The Anatomist’s Wife by Anna Lee Huber: The main difference this novel boasts from the above is there is no question about how Kiera’s husband died (I’m only three books in so maybe that comes up at some point). Instead, the point of conflict here is in how abusive her husband was to her during their marriage. His life’s project was to write and illustrate a textbook on human anatomy. He was also a shit illustrator, so he married Kiera to take advantage of her artistic skills. He forced her to watch dissections and draw what she saw for years and after he died the public found out and she was slandered as an unnatural woman for being involved in such gruesome dealings. Left with no money and no fond memories of her husband, the first novel finds Kiera recovering from the scandal in rural Scotland at her sister’s castle. There’s a house party, and inevitably a murder, and Kiera is suspected due to her past. She teams up with private inquiry agent and dashing rogue Sebastian Gage, also conveniently at the house party, to try and clear her name before the constables arrive and arrest her as the most likely suspect.
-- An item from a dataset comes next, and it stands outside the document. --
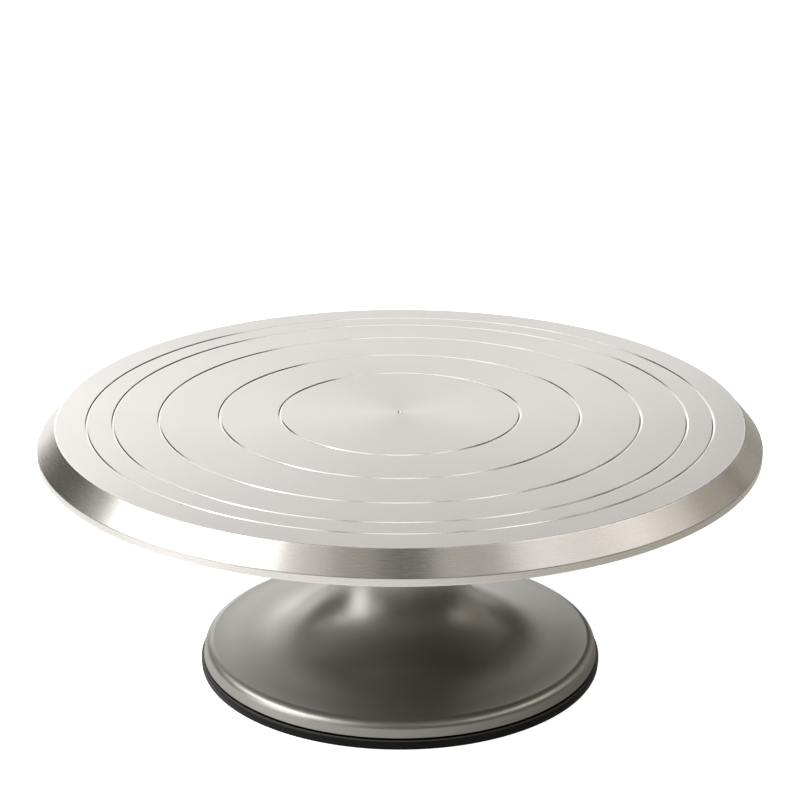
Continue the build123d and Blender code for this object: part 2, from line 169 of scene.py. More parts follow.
class Material(Shader):
    """A procedural Principled material on object coordinates, with radius about the spin axis."""

    def __init__(self, name):
        self.material = bpy.data.materials.new(name)
        self.material.use_nodes = True
        super().__init__(self.material.node_tree)
        self.tree.nodes.clear()
        self.output = self.node("ShaderNodeOutputMaterial")
        self.principled = self.node("ShaderNodeBsdfPrincipled")
        self.fill(self.output, Surface=self.out(self.principled))
        self.place = self.out(self.node("ShaderNodeTexCoord"), "Object")

    @cached_property
    def xyz(self):
        return self.split(self.place)

    @cached_property
    def z(self):
        return self.xyz[2]

    @cached_property
    def radius(self):
        x, y, _ = self.xyz
        return self.math("SQRT", x * x + y * y)

    @cached_property
    def direction(self):
        """Cosine and sine of the angle about the axis."""
        safe_radius = self.math("MAXIMUM", self.radius, 1e-5)
        return self.xyz[0] / safe_radius, self.xyz[1] / safe_radius

    @cached_property
    def along(self):
        """Grows outwards and downwards, across the turning marks."""
        return self.radius - self.z

    def noise(self, scale, detail=3.0, rough=0.6, vector=None):
        node = self.node("ShaderNodeTexNoise")
        self.fill(node, Vector=vector or self.place, Scale=scale, Detail=detail, Roughness=rough)
        return self.out(node, "Fac")

    def turning_marks(self, across, around, detail=3.0, rough=0.6):
        """Noise drawn out around the axis: its frequency per metre across the marks and around."""
        cosine, sine = self.direction
        node = self.node("ShaderNodeCombineXYZ")
        self.put_all((self.along * across, cosine * around, sine * around), node.inputs)
        return self.noise(1.0, detail, rough, vector=self.out(node))

    def half_plus(self, amount):
        """A mix amount about one half, kept within 0 to 1."""
        return self.math("ADD", 0.5, amount, clamp=True)

    def bump(self, height, distance):
        node = self.node("ShaderNodeBump")
        self.fill(node, Distance=distance, Height=height)
        return self.out(node, "Normal")

    def surface(self, **inputs):
        self.fill(self.principled, **inputs)

    def brush_around(self):
        """Turn the anisotropy to run around the axis."""
        tangent = self.node("ShaderNodeTangent", direction_type="RADIAL", axis="Z")
        self.surface(Tangent=self.out(tangent), Anisotropic_Rotation=0.25)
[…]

There are so many books in this series. You will be set for months. I have read three, and like each one more than the last. Kiera has a lot of recovering to do from her marriage and her relationship with Gage unfolds slowly through the books, as it should, but it is a wonderful partnership. All of these books are about marriage, its aftermath, and its new beginnings, but this series in particular takes its time reawakening Kiera to the possibilities of a loving marriage.
Dive into one or all of these series this week. I promise you’ll not even notice what else is going on around you. But do remember to vote, of course.